Ten British military personnel are missing and presumed dead following the crash of a military transport plane north of Baghdad on Iraq's election day, Defense Secretary Geoff Hoon said Monday.

If the deaths are confirmed, it would be the biggest single loss of British lives since the start of the Iraq war. The previous highest number was eight.

The British government said it is investigating the cause of the Hercules crash Sunday, and couldn't comment on an Iraqi militant group's claim that it shot down the aircraft. The Ansar al-Islam group said in a statement posted Sunday on an Islamic Web site that its fighters tracked the aircraft, "which was flying at a low altitude, and fired an anti-tank missile at it."

Capt. David Orwin, a British military spokesman in the southern Iraqi city of Basra, told Britain's Press Association news agency that the crash site had been secured by U.S. and British forces.

A senior U.S. military officer in Iraq said the Royal Air Force Hercules C-130 aircraft, en route from Baghdad to the city of Balad, crashed 25 miles northwest of Baghdad, adding that the plane's wreckage was scattered over a large area. The Ministry of Defense in London said the crash occurred 19 miles northwest of the Iraqi capital at 5:25 p.m. local time.

The U.S. military has an air base at Balad. Ansar al-Islam and other insurgent groups are known to operate in the area, and insurgents have fired at coalition aircraft before. Several thousand surface-to-air missiles disappeared from Iraqi military arsenals after the collapse of Saddam Hussein's regime and many of them are believed to have fallen into the hands of insurgents.

Britain, America's top ally in the coalition, has 9,000 troops in Iraq, mostly in the south of the country near Basra. British officials haven't said why the Hercules was flying north of Baghdad.

"It is the largest single loss of British service lives since the military action began almost two years ago," British Foreign Secretary Jack Straw said of the plane crash. "Our hearts go out to the families and comrades of those who were killed and those injured," he told British Broadcasting Corp. radio.

One of the dead was a serviceman with joint British-Australian citizenship, Flight Lt.
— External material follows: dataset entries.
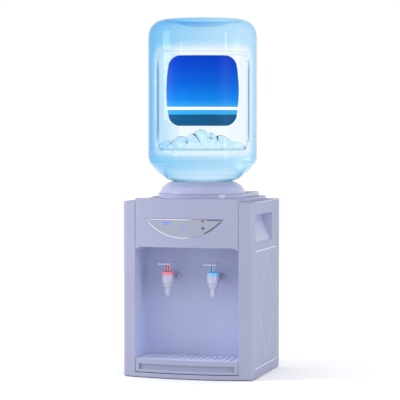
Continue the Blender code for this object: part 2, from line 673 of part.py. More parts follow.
def make_bottle():
    outer = bottle_profile()
    inner = list(reversed(offset_profile(outer, BOTTLE_WALL)))
    inner[0] = (NECK_RADIUS - BOTTLE_WALL - 0.0007, MOUTH)
    inner[-1] = (0, BOTTLE_TOP - BOTTLE_WALL)
    shell = turned("bottle_shell", outer + inner, (0, AXIS_Y), 28, closed=False)
    part(shell, WATER_BLUE, 0.08, 0.0, 0.45)
    radius, middle = BOTTLE_RADIUS - LABEL_RECESS + GAP, LABEL_TURN - 90
    left, right = middle - LABEL_HALF_ANGLE, middle + LABEL_HALF_ANGLE
    strip = arc((0, AXIS_Y), radius + 0.0004, left, right, 20)
    strip += arc((0, AXIS_Y), radius, right, left, 20)
    label = slab("bottle_label", strip, MOUTH + LABEL_LOW, MOUTH + LABEL_HIGH)
    part(label, LABEL_BLUE, 0.35)
    cap_radius = NECK_RADIUS + 0.0025
    profile = [(cap_radius, MOUTH + 0.024), (cap_radius, MOUTH - 0.001),
               (cap_radius - 0.001, MOUTH - 0.002), (0.0085, MOUTH - 0.002),
               (0.0085, MOUTH - GAP), (NECK_RADIUS + GAP, MOUTH - GAP),
               (NECK_RADIUS + GAP, MOUTH + 0.024)]
    cap = part(turned("bottle_cap", profile, (0, AXIS_Y), 28), WATER_BLUE, 0.4)
    hang_on(pivot("bottle_lift_off", (0, AXIS_Y, MOUTH)), shell, label, cap)


# ---------------------------------------------------------------- water system inside the case
def make_reservoir():
    r, wall, floor = RESERVOIR_RADIUS, 0.002, RESERVOIR_FLOOR
    profile = [(0, floor + wall), (r - 0.007, floor + wall), (r - wall, floor + 0.007),
               (r - wall, RIM_TOP), (r + 0.004, RIM_TOP), (r + 0.004, RIM_TOP - 0.003), (r, RIM_TOP - 0.003),
               (r, floor + 0.006), (r - 0.006, floor), (0, floor)]
    tank = turned("reservoir", profile, (0, AXIS_Y), 24, closed=False)
    ports = [*OUTLETS.values(), VENT_PORT]
    holes = [rod("port", (x, y, floor - 0.01), (x, y, floor + 0.01), PORT_RADIUS, 12) for x, y in ports]
    part(cut(tank, joined("reservoir_ports", holes)), WHITE, 0.4)
    seal = tube_section(r + 0.0035, r - 0.004, RIM_TOP + GAP, DECK_TOP - WALL - GAP)
    part(turned("reservoir_seal", seal, (0, AXIS_Y), 24), RUBBER, 0.7)


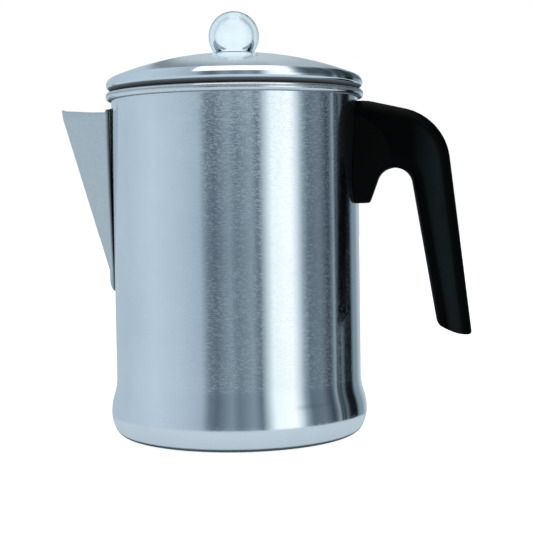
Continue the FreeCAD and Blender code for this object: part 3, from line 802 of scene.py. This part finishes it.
def studio_world():
    """White room with tall soft panels and dark gaps all round the table.

    A direction is looked up by the facing of the metal that mirrors it to the front: share goes once
    round the room, and level from metal facing straight down to metal facing straight up.
    """
    world = bpy.data.worlds.new("studio")
    bpy.context.scene.world = world
    world.use_nodes = True
    tree = world.node_tree
    background = tree.nodes["Background"]
    turn = node(tree, "ShaderNodeVectorRotate", rotation_type="Z_AXIS")
    turn.inputs["Angle"].default_value = math.pi / 2 - TURN
    tree.links.new(node(tree, "ShaderNodeTexCoord").outputs["Generated"], turn.inputs["Vector"])
    toward = node(tree, "ShaderNodeVectorMath", operation="ADD")
    tree.links.new(turn.outputs[0], toward.inputs[0])
    toward.inputs[1].default_value = (1.0, 0.0, 0.0)
    middle = node(tree, "ShaderNodeVectorMath", operation="NORMALIZE")
    tree.links.new(toward.outputs[0], middle.inputs[0])
    x, y, z = split_axes(tree, middle.outputs[0])
    angle = math_node(tree, "ARCTAN2", y, x)
    share = math_node(tree, "ADD", math_node(tree, "DIVIDE", angle, math.pi), 0.5)
    tilt = math_node(tree, "ARCSINE", z)
    level = math_node(tree, "ADD", math_node(tree, "DIVIDE", tilt, math.pi), 0.5)

    def by_direction(bands):
        return ramp(tree, share, [(0.5 + degrees / 360.0, shade) for degrees, shade in bands])

    def by_height(bands):
        return ramp(tree, level, [(0.5 + degrees / 180.0, shade) for degrees, shade in bands])

    room = mixed(tree, by_height(CEILING_HEIGHTS), by_direction(RING), by_direction(CEILING))
    for colour, directions, heights in PATCHES:
        strength = math_node(tree, "MULTIPLY", by_direction(directions), by_height(heights))
        room = mixed(tree, strength, room, colour)
    forward, _, upward = split_axes(tree, turn.outputs[0])
    table = between(tree, math_node(tree, "MULTIPLY", upward, -1.0), *TABLE_DROP)
    room = mixed(tree, table, room, by_height(TABLE))
    path = node(tree, "ShaderNodeLightPath")
    behind = between(tree, math_node(tree, "MULTIPLY", forward, -1.0), *BACKDROP, first=0.45)
    through = math_node(tree, "MULTIPLY", path.outputs["Is Transmission Ray"], behind)
    seen = math_node(tree, "MAXIMUM", path.outputs["Is Camera Ray"], through)
    tree.links.new(mixed(tree, seen, room, (1.0, 1.0, 1.0)), background.inputs["Color"])
    glow = math_node(tree, "ADD", math_node(tree, "MULTIPLY", through, 0.75), 1.0)
    tree.links.new(glow, background.inputs["Strength"])


def studio_floor():
    """Plain pale table, which gives a dimmer light than the camera sees."""
    built = bmesh.new()
    bmesh.ops.create_grid(built, x_segments=2, y_segments=2, size=3.0)
    floor = finish_mesh("table", built)
    floor.location.z = -0.0002
    material, tree, shader = new_material("pale_table")
    shader.inputs["Roughness"].default_value = 0.9
    shader.inputs["Specular IOR Level"].default_value = 0.0
    shader.inputs["Emission Color"].default_value = (1.0, 1.0, 1.0, 1.0)
    shader.inputs["Emission Strength"].default_value = 0.86
    paper = noise(tree, object_place(tree), 30.0)
    tree.links.new(ramp(tree, paper, [(0.2, 0.48), (0.8, 0.52)]), shader.inputs["Base Color"])
    dim = node(tree, "ShaderNodeEmission")
    dim.inputs["Color"].default_value = (0.52, 0.61, 0.70, 1.0)
    pick = node(tree, "ShaderNodeMixShader")
    tree.links.new(node(tree, "ShaderNodeLightPath").outputs["Is Camera Ray"], pick.inputs[0])
    tree.links.new(dim.outputs[0], pick.inputs[1])
    tree.links.new(shader.outputs[0], pick.inputs[2])
    tree.links.new(pick.outputs[0], tree.nodes["Material Output"].inputs["Surface"])
    floor.data.materials.append(material)
    floor.visible_glossy = False


def studio_camera():
    """Camera a little above the pot's middle, panned, dipped and rolled by small angles."""
    eye = (0.0, -0.6755, 0.12664)
    pan = -0.0229
    dip = 0.0579
    roll = -0.0150
    lens = bpy.data.cameras.new("camera")
    lens.lens = 85.65
    lens.sensor_width = 36.0
    lens.clip_start = 0.01
    camera = bpy.data.objects.new("camera", lens)
    bpy.context.scene.collection.objects.link(camera)
    level = Matrix.Rotation(math.pi / 2 - dip, 4, "X")
    aim = Matrix.Rotation(pan, 4, "Z") @ level @ Matrix.Rotation(roll, 4, "Z")
    camera.matrix_world = AROUND @ Matrix.Translation(eye) @ aim
    bpy.context.scene.camera = camera


studio_world()
studio_floor()
studio_camera()
bpy.context.scene.view_settings.view_transform = "Standard"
Paul Pardoel, the Australian government said.

The British military has reported 76 deaths since the start of the Iraq war. Eight British troops died along with four American crew when a U.S. helicopter crashed over Kuwait on March 21, 2003.

Britain's Royal Air Force flies several versions of the American-built C-130 Hercules aircraft, which is used to carry troops, passengers and freight. The older C-130K model has a crew of five or six and carries up to 128 troops. The newer C-130J version has a crew of three and can also carry up to 128 infantry. The RAF has some 60 Hercules aircraft, about half of which are newer planes.

Military expert Air Vice-Marshall Tony Mason said the fact the wreckage was widely scattered indicated the Hercules may have been shot down.

"The first statement said the crash site covered a wide area, which suggests impact in the air rather than the ground," Mason told BBC radio. "My concern is that at the moment it could very well be hostile action."